Of course Lauten had to go. The president's children, ages 13 and 16, don't deserve to be collateral damage in the snark wars of social media.

That said, did Lauten's post have to be played as such a big story? Credit journalism's breathless rush to umbrage. As The Federalist's Mollie Hemingway noted, The Washington Post ran three Associated Press stories, as well as eight staff blogs and posts, on the Lauten gaffe. A Post foreign-affairs reporter actually investigated Lauten's articles in her student newspaper. That story kindly included a TMZ item about Lauten's being arrested in 2000 on a charge of misdemeanor larceny, later dropped.

Conservatives watch the witch hunt, secure in the belief that liberal bias drove this story. This is how it works: If a story reinforces Beltway stereotypes about Republicans -- if it makes the right look stupid or mean -- it's news. If a story makes R's look both stupid and mean, it's big news.

The day after Lauten resigned, Donny Ray Williams Jr. pleaded guilty to sexually assaulting two women in 2010. At the time, he was an aide for Sen. Mary Landrieu, D-La., on her Senate disaster recovery subcommittee. The Washington Post reported on the guilty plea, but don't expect the story to get the traction of Lauten's flameout.

News organizations have become obsessed with what public officials say rather than what they do. One reason: It's easier to report on bad Facebook posts than on sexual assaults. You just throw the words up on a screen or a page. There's no ambiguity.

You could argue that Williams' assaults, which make his behavior criminal but not national news, didn't reflect on Landrieu. But given Lauten's quick fall from grace, her Facebook post didn't reflect on the GOP, either.

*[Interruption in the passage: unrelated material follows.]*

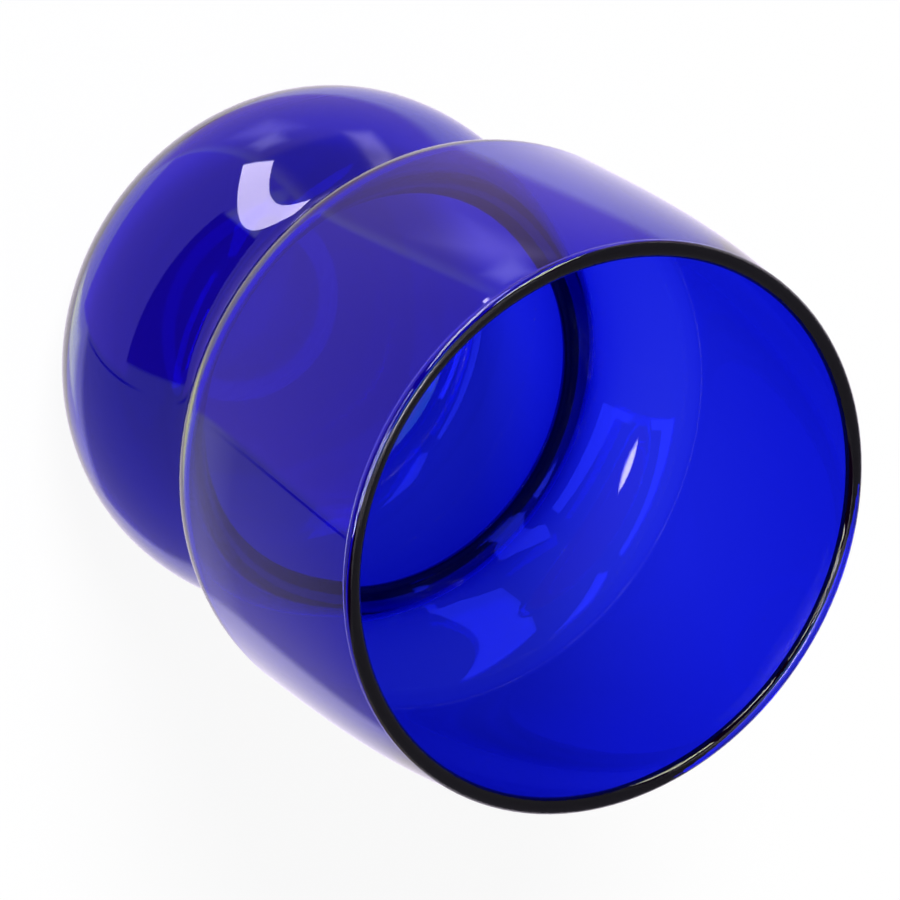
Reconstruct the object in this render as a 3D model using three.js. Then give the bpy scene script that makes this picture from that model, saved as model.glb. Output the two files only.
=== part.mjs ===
// A blown tumbler of cobalt-blue glass: a barrel-shaped bowl over a round bulb, with a waist between them.
// It is one wall of glass round one hollow. The wall is given here in its two bubbles, the bowl and the foot
// bulb, which meet face to face on the flat ring where the waist is narrowest.
// Millimetres, +Z up, the origin on the table under the middle of the foot.

import * as THREE from "three";

// The outside
const height = 101.5; // table to the top of the rim
const rimRadius = 41; // outside of the rim bead
const bowlRadius = 42.85; // where the side of the bowl stands upright
const bowlUprightHeight = 59.9;
const waistRadius = 33; // bottom of the groove between the two bubbles
const waistHeight = 41.7;
const bulbRadius = 38.9; // widest part of the bulb
const bulbWidestHeight = 20.55;
const footRadius = 15; // outer edge of the flat ring that it stands on
const kickRadius = 11.5; // inner edge of that ring, where the hollow pushed up under the base begins
const kickHeight = 1.2; // depth of that hollow

// The glass
const bowlWall = 1.75;
const rimWall = 2; // just below the bead
const beadLip = 0.35; // how far the bead stands out past the wall below it
const waistWall = 3.7; // the glass gathers at the pinch
const gatherReach = 2; // height above or below the waist at which half of the gathered glass is left
const bulbWall = 1.85;
const baseWall = 2.6; // over the middle of the hollow under the base
const floorRadius = 13; // flat middle of the floor inside

// How far each curve runs straight on from its end before it bends, as a share of the height or width
// that it spans
const rimPull = 0.32;
const bowlUpPull = 0.158;
const bowlDownPull = 0.43;
const waistUpPull = 0.45;
const waistDownPull = 0.155;
const bulbUpPull = 0.542;
const bulbDownPull = 0.85;
const footPull = 0.373;
const innerBulbDownPull = 0.95;
const floorPull = 0.45;
const rimLean = THREE.MathUtils.degToRad(13); // how far the wall leans inwards as it reaches the rim

// How finely the curves are cut
const segments = 64; // round the axis
const steps = 6; // along each curve of the profile
const sideSteps = 7; // along each of the two curves that meet at the waist
const waistCrowding = 1.5; // above 1, those steps are shorter towards the waist

// Thickness of a wall at a height: its own, and more towards the waist, where the glass gathers
function thickness(wall, atHeight) {
  const rise = (atHeight - waistHeight) / gatherReach;
  return wall + (waistWall - wall) / (1 + rise * rise);
}

// The bead is round. The inner wall runs into it, and the outer wall meets it below its lip.
const beadRadius = (rimWall + beadLip) / 2;
const beadCentre = new THREE.Vector2(rimRadius - beadRadius, height - beadRadius);
const lipAngle = Math.acos((rimWall - beadRadius) / beadRadius);

// The places where one curve of the wall runs into the next, as radius and height
const outerRim = new THREE.Vector2(
  beadCentre.x + beadRadius * Math.cos(lipAngle),
  beadCentre.y - beadRadius * Math.sin(lipAngle),
);
const innerRim = new THREE.Vector2(
  beadCentre.x - beadRadius * Math.cos(rimLean),
  beadCentre.y - beadRadius * Math.sin(rimLean),
);
const outerBowl = new THREE.Vector2(bowlRadius, bowlUprightHeight);
const innerBowl = new THREE.Vector2(bowlRadius - thickness(bowlWall, bowlUprightHeight), bowlUprightHeight);
const outerWaist = new THREE.Vector2(waistRadius, waistHeight);
const outerBulb = new THREE.Vector2(bulbRadius, bulbWidestHeight);
const innerBulb = new THREE.Vector2(bulbRadius - thickness(bulbWall, bulbWidestHeight), bulbWidestHeight);
const footEdge = new THREE.Vector2(footRadius, 0);
const floorEdge = new THREE.Vector2(floorRadius, kickHeight + baseWall);

// The curve from one place to the next. At each end it is pulled straight on by that end's offset.
function wallCurve(from, fromPull, to, toPull) {
  return new THREE.CubicBezierCurve(from, from.clone().add(fromPull), to.clone().add(toPull), to);
}

// Between two places where the wall stands upright
function uprightCurve(low, lowPull, high, highPull) {
  const rise = high.y - low.y;
  return wallCurve(
    low,
    new THREE.Vector2(0, lowPull * rise),
    high,
    new THREE.Vector2(0, -highPull * rise),
  );
}

// From the upright side of the bowl to the rim, where the wall leans inwards
function rimCurve(side, rim) {
  const rise = rim.y - side.y;
  const lean = new THREE.Vector2(Math.sin(rimLean), -Math.cos(rimLean));
  return wallCurve(
    side,
    new THREE.Vector2(0, bowlUpPull * rise),
    rim,
    lean.multiplyScalar(rimPull * rise),
  );
}

// From the level edge of the foot or floor to the upright side of the bulb
function baseCurve(edge, edgePull, side, sidePull) {
  return wallCurve(
    edge,
    new THREE.Vector2(edgePull * (side.x - edge.x), 0),
    side,
    new THREE.Vector2(0, -sidePull * (side.y - edge.y)),
  );
}

const upwards = (curve) => curve.getPoints(steps);
const downwards = (curve) => upwards(curve).reverse();

// The two sides that meet at the waist, and the shares of their way where they are cut
const lowerSide = uprightCurve(outerBulb, bulbUpPull, outerWaist, waistDownPull);
const upperSide = uprightCurve(outerWaist, waistUpPull, outerBowl, bowlDownPull);
const upperShares = Array.from({ length: sideSteps + 1 }, (_, i) => (i / sideSteps) ** waistCrowding);
const lowerShares = upperShares.map((share) => 1 - share).reverse();

const outerFace = (side, shares) => shares.map((share) => side.getPoint(share));

// The direction of a side at a share of its way
function direction(side, share) {
  const nearStart = side.v1.clone().sub(side.v0).multiplyScalar((1 - share) ** 2);
  const between = side.v2.clone().sub(side.v1).multiplyScalar(2 * share * (1 - share));
  const nearEnd = side.v3.clone().sub(side.v2).multiplyScalar(share ** 2);
  return nearStart.add(between).add(nearEnd).normalize();
}

// The inner face of a side, downwards: each point is as far in from the outer face as the wall is thick.
function innerFace(side, shares, wall) {
  const points = shares.map((share) => {
    const point = side.getPoint(share);
    const along = direction(side, share);
    const depth = thickness(wall, point.y);
    return new THREE.Vector2(point.x - depth * along.y, point.y + depth * along.x);
  });
  return points.reverse();
}

// Joins runs of points end to end, leaving out each point that repeats the one before it.
function joined(...runs) {
  return runs.flat().filter((point, i, all) => i === 0 || point.distanceTo(all[i - 1]) > 1e-6);
}

// The bowl's wall, from the waist up the outside, over the bead and down the inside, closed across the waist
function bowlProfile() {
  const bead = new THREE.EllipseCurve(
    beadCentre.x,
    beadCentre.y,
    beadRadius,
    beadRadius,
    -lipAngle,
    Math.PI + rimLean,
  );
  return joined(
    outerFace(upperSide, upperShares),
    upwards(rimCurve(outerBowl, outerRim)),
    bead.getPoints(2 * steps),
    downwards(rimCurve(innerBowl, innerRim)),
    innerFace(upperSide, upperShares, bowlWall),
    [outerWaist],
  );
}

// The bulb's wall, from the middle of the underside out to the waist, and down the inside to the floor
function bulbProfile() {
  const kickTop = new THREE.Vector2(0, kickHeight);
  const kickEdge = new THREE.Vector2(kickRadius, 0);
  const kickPull = new THREE.Vector2(kickRadius / 2, kickHeight);
  const kick = new THREE.QuadraticBezierCurve(kickTop, kickPull, kickEdge);
  return joined(
    kick.getPoints(steps),
    upwards(baseCurve(footEdge, footPull, outerBulb, bulbDownPull)),
    outerFace(lowerSide, lowerShares),
    innerFace(lowerSide, lowerShares, bulbWall),
    downwards(baseCurve(floorEdge, floorPull, innerBulb, innerBulbDownPull)),
    [new THREE.Vector2(0, floorEdge.y)],
  );
}

// Turns a profile of radius and height about the upright axis.
function turned(name, profile, colour) {
  const geometry = new THREE.LatheGeometry(profile, segments);
  geometry.rotateX(Math.PI / 2);
  const glass = new THREE.MeshStandardMaterial({
    color: colour,
    roughness: 0.04,
    metalness: 0,
    transparent: true,
    opacity: 0.6,
  });
  const mesh = new THREE.Mesh(geometry, glass);
  mesh.name = name;
  return mesh;
}

const tumbler = new THREE.Group();
tumbler.add(turned("bowl", bowlProfile(), 0x2b26bd));
tumbler.add(turned("foot_bulb", bulbProfile(), 0x3122ac));

export default tumbler;
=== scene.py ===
import bpy
import numpy as np
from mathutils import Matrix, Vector


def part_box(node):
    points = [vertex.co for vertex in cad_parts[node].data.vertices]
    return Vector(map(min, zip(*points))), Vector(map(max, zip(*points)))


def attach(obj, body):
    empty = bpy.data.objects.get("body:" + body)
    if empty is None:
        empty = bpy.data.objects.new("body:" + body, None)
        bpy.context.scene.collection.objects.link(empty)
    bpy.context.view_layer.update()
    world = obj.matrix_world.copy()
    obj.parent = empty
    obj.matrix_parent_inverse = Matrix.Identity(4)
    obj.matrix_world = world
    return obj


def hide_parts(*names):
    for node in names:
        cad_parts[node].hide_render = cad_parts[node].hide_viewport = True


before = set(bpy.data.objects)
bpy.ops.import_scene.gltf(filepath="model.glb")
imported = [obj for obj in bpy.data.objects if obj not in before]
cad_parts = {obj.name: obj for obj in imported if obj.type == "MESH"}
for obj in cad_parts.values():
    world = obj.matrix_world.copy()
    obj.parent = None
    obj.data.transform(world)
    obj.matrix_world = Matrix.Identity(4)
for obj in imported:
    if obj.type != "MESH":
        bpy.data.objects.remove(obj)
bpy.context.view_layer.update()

# The camera looks down into the mouth from in front, through a long lens.
# It is rolled to one side, so that the upright glass leans across a square picture and fills most of it.
look_at = np.array([0.00219, 0.0, 0.06066])
look_along = np.array([0.0, 0.6009, -0.7993])
picture_down = np.array([0.8458, 0.4264, 0.3206])
camera_distance = 0.82
sensor_width = 36.0
focal_length = 233.98

look_along /= np.linalg.norm(look_along)
picture_right = np.cross(picture_down, look_along)
picture_right /= np.linalg.norm(picture_right)
picture_up = np.cross(picture_right, look_along)

lens = bpy.data.cameras.new("camera")
lens.lens = focal_length
lens.sensor_width = sensor_width
lens.clip_start = 0.01
lens.clip_end = 50.0
camera = bpy.data.objects.new("camera", lens)
bpy.context.scene.collection.objects.link(camera)
placing = np.eye(4)
placing[:3, 0] = picture_right
placing[:3, 1] = picture_up
placing[:3, 2] = -look_along
placing[:3, 3] = look_at - camera_distance * look_along
camera.matrix_world = placing.T.tolist()
bpy.context.scene.camera = camera

# The tumbler: one blown wall of cobalt glass round one hollow, a barrel-shaped bowl over a round bulb foot.
# Its glass gathers thickly at the pinch between them, and the rim is melted back into a round bead.
# It is turned from one outline of radius and height, in metres.
height = float(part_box("bowl")[1][2])
waist_height = float(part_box("bowl")[0][2])
rim_radius = 0.0410
bowl_radius = 0.0428
bowl_upright_height = 0.0599
waist_radius = 0.0330
bulb_radius = 0.0389
bulb_widest_height = 0.02055
foot_radius = 0.0150
kick_radius = 0.0115
kick_height = 0.0012
bowl_wall = 0.00175
rim_wall = 0.0020
bead_lip = 0.00035
waist_wall = 0.0037
gather_reach = 0.0020
bulb_wall = 0.00185
base_wall = 0.0026
floor_radius = 0.0130
rim_lean = np.radians(13.0)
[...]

If bad quotes alone make for good stories, then there should have been more reportage on Jonathan Gruber. He's the MIT economist and Obamacare consultant caught on tape explaining how the Obama administration deliberately misled the public on the Affordable Care Act. The self-satisfied Gruber chalked up his success in fooling the public to "the stupidity of the American voter." The San Francisco Chronicle ran one piece on Gruber's dust-up -- mine.

Whose poor choice of words had more of an effect on American life? Gruber's.

The Washington Post's Chris Cillizza rejects the charge that liberal bias led to blanket coverage of l'affaire Lauten. He didn't think the Lauten post was a big story, but it included elements that increased its news value: Trashing innocent teens brings out the media's protective instincts; it was a slow news week; and the story generated Internet traffic. Of course it did; there were so many reports.